Tous ces conseils sont focalisés sur la moyenne, quand c’est la variance qui importe. C’est le stress chronique qui nous détruit à petit feu, pas le stress dans l’absolu. Pour augmenter votre capacité de réponse aux variations environnementales, alternez entre périodes intenses et repos, entre festin et jeûne, entre luxe et pauvreté.
Embrassez la volatilité au lieu d’essayer de l’éliminer de votre vie. Dans un système complexe, la modération est souvent l’ennemi de la croissance.
L’antifragilité des effets du second ordre
L’antifragilité réside dans les effets du second ordre (la moyenne étant l’effet du premier ordre). Une erreur courante est de les ignorer lorsqu’on analyse des données empiriques.
Les recommandations nutritionnelles moyennes – sans information sur la fréquence – sont une parfaite représentation de cette erreur.
Difficile d’en tirer une règle générale, mais si les effets du second ordre sont négatifs (par exemple, avec le sucre), il vaut mieux plus de volatilité.
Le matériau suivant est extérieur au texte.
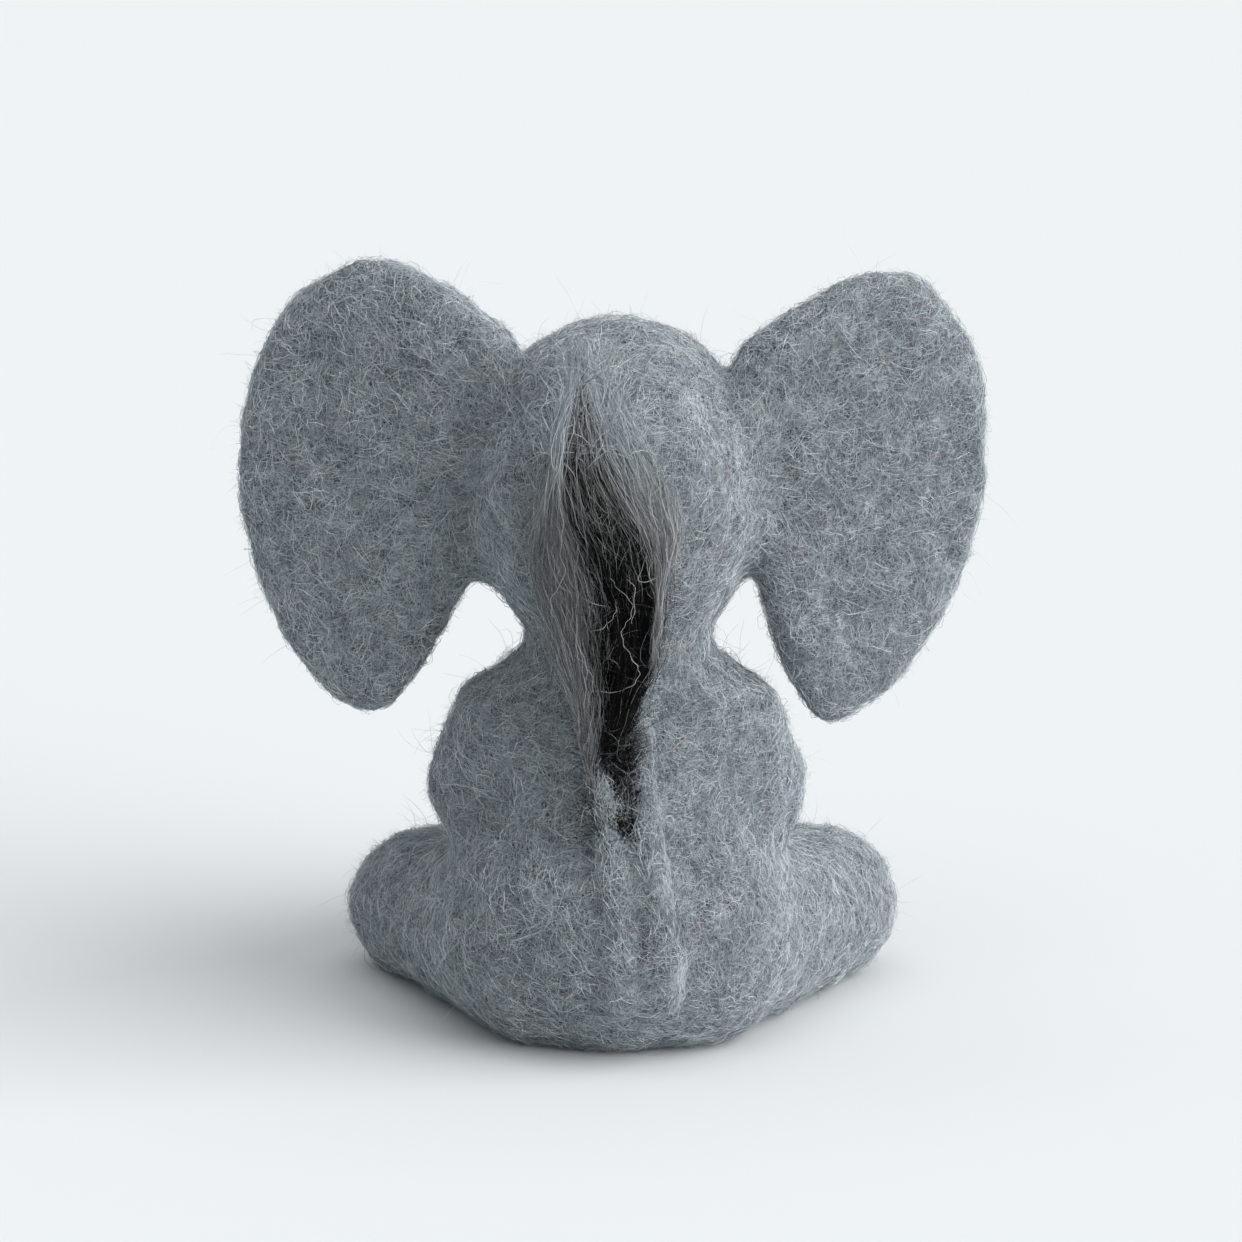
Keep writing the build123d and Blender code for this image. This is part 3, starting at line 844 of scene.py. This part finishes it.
def lock_fur(name, form, sides, count, tints, pick, slot, rng):
    """Short wool all round a lock's body, along it for the most part."""
    points, quads = form
    around = points.shape[1]
    face_corners = points.reshape(-1, 3)[quads]
    normals = np.cross(face_corners[:, 2] - face_corners[:, 0], face_corners[:, 3] - face_corners[:, 1])
    outward = face_corners.mean(1) - points.mean(1)[quads[:, 0] // around]
    normals *= np.sign((normals * outward).sum(1, keepdims=True))
    area = np.linalg.norm(normals, axis=1)
    face = rng.choice(len(quads), count, p=area / area.sum())
    u, v = rng.random((2, count, 1))
    a, b, c, d = face_corners[face].transpose(1, 0, 2)
    places = (a * (1 - u) + b * u) * (1 - v) + (d * (1 - u) + c * u) * v
    normal = unit(normals[face])
    heading = unit(np.array([0.0, 0.0, 1.0]) + rng.normal(0, 0.4, (count, 3)))
    heading = unit(heading - (heading * normal).sum(1, keepdims=True) * normal)
    t = np.linspace(-0.5, 0.5, 6)[None, :, None]
    long = rng.uniform(2.5, 7.0, (count, 1, 1))
    bow = rng.normal(0, 0.24, (count, 1, 1)) * long * (4 * t * t - 1)
    height = rng.gamma(1.6, 0.12, (count, 1, 1)) * (1 - 4 * t * t) + 0.02
    path = (places[:, None] + heading[:, None] * long * t + np.cross(normal, heading)[:, None] * bow
            + normal[:, None] * height)
    ups = np.broadcast_to(normal[:, None], path.shape)
    table = spline(sides, 8)
    left = np.interp(places[:, 2], table[:, 0], table[:, 1])
    right = np.interp(places[:, 2], table[:, 0], table[:, 2])
    across = np.clip((places[:, 0] - left) / np.minimum(right - left, -0.2), 0, 1)
    index = pick(across if name.startswith("left") else 1 - across, places[:, 2], rng)
    add_fibres(name, "tail", slot, path, tapered(count, 6, (0.018, 0.036), rng), ups, index, tints)


def fluff(name, sides, span, count, slant, tints, shares, slot, rng):
    """Short loose fibres that cross the locks every way."""
    table = spline(sides, 8)
    z = rng.uniform(*span, count)
    left, right = np.interp(z, table[:, 0], table[:, 1]), np.interp(z, table[:, 0], table[:, 2])
    x = left + (right - left) * rng.uniform(-0.12, 1.12, count)
    angle = math.pi / 2 + rng.normal(0, slant, count)
    bend = rng.normal(0, 0.35, count)
    step = rng.uniform(1.6, 5.0, count) / 5
    across, heights = [x], [z]
    for _ in range(5):
        angle = angle + bend * step
        x, z = x + np.cos(angle) * step, z + np.sin(angle) * step
        across.append(x)
        heights.append(z)
    arch = np.sin(np.linspace(0.0, 1.0, 6) * math.pi)
    lift = rng.gamma(2.0, 0.16, (count, 1)) * arch + 0.08
    path = lock_place(np.stack(across, 1), np.stack(heights, 1), lift)
    ups = np.broadcast_to(np.array([0.0, 1.0, 0.0]), path.shape)
    index = choose(shares, count, rng)
    add_fibres(name, "tail", slot, path, tapered(count, 6, (0.016, 0.032), rng), ups, index, tints)


def strands(name, sides, count, length, radius, tints, pick, slot, rng, stray=0.0):
    """Combed strands that keep their place across a lock as it widens and narrows."""
    rings = 8
    table = spline(sides, 8)
    bottom, top = table[0, 0], table[-1, 0]
    long = rng.uniform(*length, count)
    middle_z = rng.uniform(bottom - 1.0, top - 1.0, count)
    low_end = bottom + rng.uniform(-3.4, 2.6, count)
    high_end = top + rng.uniform(-3.5, 0.8, count)
    middle_z = np.minimum(np.maximum(middle_z, low_end + long / 2), high_end - long / 2)
    t = np.linspace(-0.5, 0.5, rings)
    z = middle_z[:, None] + long[:, None] * t
    place = rng.beta(0.85, 0.85, (count, 1)) + rng.normal(0, 0.12, (count, 1))
    part = place + rng.normal(0, 0.22, (count, 1)) * t
    left, right = np.interp(z, table[:, 0], table[:, 1]), np.interp(z, table[:, 0], table[:, 2])
    swing = rng.uniform(0.4, 1.3, (count, 1))
    wave = rng.normal(0, 0.17, (count, 1)) * np.sin(rng.uniform(0, 6.28, (count, 1)) + z * swing)
    x = left + (right - left) * part + wave + stray * rng.normal(0, 1, (count, 1)) * t
    lift = rng.gamma(1.6, 0.18, (count, 1)) - 0.15 + 0.14 * np.sin(rng.uniform(0, 6.28, (count, 1)) + z * 0.8)
    ends = stray * np.abs(rng.normal(0, 1.0, (count, 1))) * np.clip(np.abs(t) - 0.3, 0, 1) * 3
    path = lock_place(x, z, lift + ends)
    thin = np.maximum(np.sin(np.linspace(0.12, 0.92, rings) * math.pi), 0.3)
    radii = rng.uniform(*radius, (count, 1)) * thin
    ups = np.broadcast_to(np.array([0.0, 1.0, 0.0]), path.shape)
    add_fibres(name, "tail", slot, path, radii, ups, pick(place[:, 0], middle_z, rng), tints)


def black_tones(place, height, rng):
    """Black, with more of the grey in it towards the top and on the left side."""
    index = choose(BLACK_SHARES, len(place), rng)
    grey = np.clip((height - 55.5) / 17.0, 0.03, 0.75) * (1.1 - 0.5 * place)
    return np.where(rng.random(len(place)) < grey, 3 + choose(BROWN_SHARES, len(place), rng), index)


def side_tones(place, height, rng):
    """Brown-grey wool, with the coat's own grey mixed in towards the top and the outer edge."""
    index = choose(BROWN_SHARES, len(place), rng)
    grey = np.clip((height - 60.0) / 14.0, 0.12, 0.85) + np.clip(0.30 - place, 0, 1)
    return np.where(rng.random(len(place)) < grey, 4 + choose(WOOL_SHARES[:5], len(place), rng), index)


CURLS = [  # single pale hairs over the locks, each as across and height
    [(5.6, 67.4), (6.0, 63.5), (5.7, 60.6), (6.1, 57.8), (5.5, 55.4), (6.9, 52.7), (7.0, 51.2), (6.4, 49.4),
     (4.9, 46.6), (4.6, 45.6)],
    [(5.7, 54.9), (4.7, 52.1), (4.9, 50.0), (4.3, 47.6), (4.2, 46.2), (3.3, 45.3), (2.5, 43.6), (3.0, 41.8),
     (3.2, 40.7)],
    [(2.9, 42.4), (1.9, 42.7), (0.2, 42.5), (-1.2, 43.1), (-2.2, 44.0), (-2.3, 45.2), (-1.6, 46.3),
     (-0.7, 48.0), (-0.5, 49.4), (-1.1, 50.6), (-1.6, 51.7), (-1.3, 53.1), (0.2, 54.5), (0.6, 55.4)],
    [(3.3, 49.2), (1.9, 49.6), (0.8, 50.4), (0.2, 51.6), (0.1, 52.6)],
    [(-0.9, 55.2), (-1.8, 54.6), (-1.8, 51.8), (-1.5, 50.2)],
    [(4.6, 56.6), (4.2, 53.0), (4.4, 49.6), (3.8, 46.2), (3.4, 42.6), (3.6, 39.4)],
    [(-4.1, 68.0), (-4.6, 63.8), (-6.0, 59.8), (-6.4, 57.8), (-6.0, 54.4)],
    [(-3.2, 57.8), (-2.2, 55.2), (-3.4, 55.0), (-4.6, 55.4)],
]


def curls(tints):
    """The pale hairs that lie curled over the black lock."""
    for number, knots in enumerate(CURLS):
        line = spline(knots, 9)
        wobble = 0.10 * np.sin(np.arange(len(line)) * 0.7 + number)
        off = 1.05 + 0.3 * np.cos(np.arange(len(line)) * 0.35 + number)
        for _ in range(6):
            line[1:-1] = (line[:-2] + 2 * line[1:-1] + line[2:]) / 4
        path = lock_place(line[:, 0] + wobble, line[:, 1], off)
        thin = np.maximum(np.sin(np.linspace(0.1, 0.9, len(path)) * math.pi), 0.5)
        radii = np.full((1, len(path)), 0.030) * thin
        ups = np.broadcast_to(np.array([0.0, 1.0, 0.0]), (1, *path.shape))
        add_fibres(f"pale_hair_{number + 1:02d}", "tail", "grey_wool", path[None], radii, ups,
                   np.zeros(1, int), tints)


# ---------------------------------------------------------------- making it

def make_felt():
    parts = felt_parts()
    felt = Felt(parts)
    # its dark colour is painted shade in the gaps and pits between the fibres
    ground = felt_ground("felt_ground", (44, 50, 56), (182, 191, 197))
    wool = tint_set("wool", WOOL_TINTS)
    # the standing fibres take only the three lightest tints: a painted rim highlight
    rim_highlight_fuzz = tint_set("rim_highlight_fuzz", WOOL_TINTS[2:5], sheen=0.6, alpha=HALO_ALPHA)
    for number, (name, part) in enumerate(parts.items()):
        fields = felt.part(name)
        points, quads = skin(fields[0])
        points[:, 2] = np.maximum(points[:, 2], FLOOR_CLEARANCE)
        piece = new_object(f"felt_{name}", points, [quads], [ground])
        settle(piece, part.body, part.bend)
        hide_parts(name)
        rng = np.random.default_rng(100 + number)
        wool_on(name, part, felt, (points, quads), fields, wool, rim_highlight_fuzz, rng)
    return wool


def make_locks(wool):
    black = tint_set("black_wool", BLACK_TINTS, rough=0.7, sheen=0.0)
    brown = tint_set("brown_wool", BROWN_TINTS, rough=0.9, sheen=0.1)
    dark = felt_ground("black_ground", (4, 4, 5), (15, 15, 16))
    grey = felt_ground("brown_ground", (74, 75, 76), (118, 119, 119))
    sable, ash = black + brown, brown + wool[:5]
    black_form = lock_body("black_lock_body", "black_lock", BLACK_SIDES, 3.2, dark)
    left_form = lock_body("left_lock_body", "left_grey_lock", LEFT_SIDES, 2.8, grey)
    right_form = lock_body("right_lock_body", "right_grey_lock", RIGHT_SIDES, 2.8, grey)
    rng = np.random.default_rng(7)
    lock_fur("black_fur", black_form, BLACK_SIDES, 2600, sable, black_tones, "black_wool", rng)
    lock_fur("left_fur", left_form, LEFT_SIDES, 2400, ash, side_tones, "brown_grey_wool", rng)
    lock_fur("right_fur", right_form, RIGHT_SIDES, 2000, ash, side_tones, "brown_grey_wool", rng)
    swapped = [(z, b, a) for z, a, b in RIGHT_SIDES]
    strands("black_strands", BLACK_SIDES, 2800, (5, 14), (0.016, 0.032), sable, black_tones, "black_wool",
            rng, 0.35)
    strands("left_strands", LEFT_SIDES, 3000, (4, 12), (0.013, 0.026), ash, side_tones, "brown_grey_wool",
            rng, 0.3)
    strands("right_strands", swapped, 2200, (4, 11), (0.013, 0.026), ash, side_tones, "brown_grey_wool",
            rng, 0.35)
    whole = [(20.0, 2.0, -2.0), (32.0, 1.9, -1.6), (38.0, 2.6, -1.3), (50.0, 7.0, -4.6), (57.2, 9.1, -5.9),
             (64.9, 7.3, -5.4), (69.5, 6.6, -2.9), (74.5, 5.2, 0.4), (78.0, 4.8, 2.6)]
    fluff("lock_top_fluff", whole, (67.0, 76.5), 1500, 0.7, wool, WOOL_SHARES, "grey_wool", rng)
    fluff("lock_side_fluff", whole, (44.0, 68.0), 500, 0.7, brown, BROWN_SHARES, "brown_grey_wool", rng)
    fluff("lock_end_fluff", whole, (25.5, 38.5), 1500, 0.9, sable, (0.45, 0.25, 0.14, 0.08, 0.08, 0.0, 0.0),
          "black_wool", rng)
    curls(tint_set("pale_hair", [PALE_TINT], rough=0.5))


def finish_cad_nodes():
    wire = hard_finish("soft_wire", (176, 176, 178), 1.0, 0.35, 900.0)
    bead = hard_finish("black_glass", (9, 9, 10), 0.0, 0.06, 300.0)
    core = felt_ground("core_wool", (176, 172, 160), (214, 210, 200))
    for name, node in frame["nodes"].items():
        finish = bead if name.endswith("eye") else wire if name.endswith("wire") else core
        node.data.materials.clear()
        node.data.materials.append(finish)


def make_stage():
    bpy.ops.mesh.primitive_plane_add(size=FLOOR_SIZE)
    floor = bpy.context.object
    floor.name = "floor"
    material = bpy.data.materials.new("pale_floor")
    material.use_nodes = True
    shader = material.node_tree.nodes["Principled BSDF"]
    shader.inputs["Base Color"].default_value = FLOOR_COLOR
    shader.inputs["Roughness"].default_value = 0.9
    shader.inputs["Specular IOR Level"].default_value = 0.1
    floor.data.materials.append(material)


def add_sun(name, energy, spread, toward_camera, height, color):
    """Soft light from the right of the back view, turned towards the camera. All angles in degrees."""
    data = bpy.data.lights.new(name, "SUN")
    data.energy = energy
    data.angle = math.radians(spread)
    data.color = color
    light = bpy.data.objects.new(name, data)
    side, rise = math.radians(toward_camera), math.radians(height)
    toward = Vector((-math.cos(rise) * math.cos(side), math.cos(rise) * math.sin(side), math.sin(rise)))
    light.rotation_euler = toward.to_track_quat("Z", "Y").to_euler()
    bpy.context.scene.collection.objects.link(light)


def make_lights_and_camera():
    middle = Vector((-0.0004, 0.0, 0.53 * cad_box[1].z))
    add_sun("window", 3.9, 62, 19, 25, (1.0, 0.99, 0.975))
    add_sun("overhead", 1.35, 85, 90, 82, (0.97, 0.985, 1.0))
    world = bpy.data.worlds.new("studio")
    world.use_nodes = True
    world.node_tree.nodes["Background"].inputs["Color"].default_value = (0.95, 0.975, 1.0, 1)
    world.node_tree.nodes["Background"].inputs["Strength"].default_value = 0.34
    bpy.context.scene.world = world
    data = bpy.data.cameras.new("camera")
    camera = bpy.data.objects.new("camera", data)
    elevation, distance, frame_width = math.radians(14), 0.57, 0.1366
    data.sensor_width = 36.0
    data.lens = data.sensor_width * distance / frame_width
    camera.location = middle + Vector((0, math.cos(elevation), math.sin(elevation))) * distance
    camera.rotation_euler = (middle - camera.location).to_track_quat("-Z", "Y").to_euler()
    bpy.context.scene.collection.objects.link(camera)
    bpy.context.scene.camera = camera
    bpy.context.scene.view_settings.view_transform = "Standard"


finish_cad_nodes()
make_locks(make_felt())
make_stage()
make_lights_and_camera()
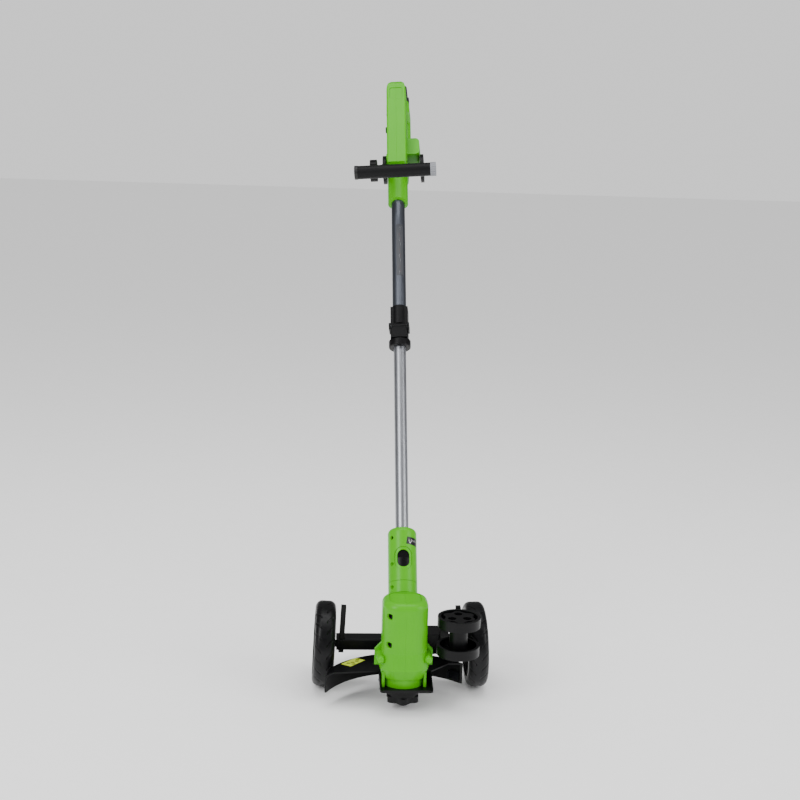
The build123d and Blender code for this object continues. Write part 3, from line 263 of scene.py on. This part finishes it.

Allouer un cheat day dans la semaine où vous vous gavez de gâteaux/glaces/bonbons est meilleur pour la santé (ou moins mauvais) que de manger la même quantité de sucre mais répartie dans la semaine.
À l’inverse, si les effets de second ordre sont positifs, comme dans notre exemple de l’eau ci-dessus, la régularité sera importante. Vous voulez alors le moins de volatilité possible.
Pour paraphraser le parrain de l’antifragilité, Nassim Taleb, si vous ne savez pas nager, évitez de traverser une rivière de 30 cm de profondeur en moyenne. Et ne jouez pas à la roulette russe, même si, en moyenne, vous avez 83,3% de chances de gagner.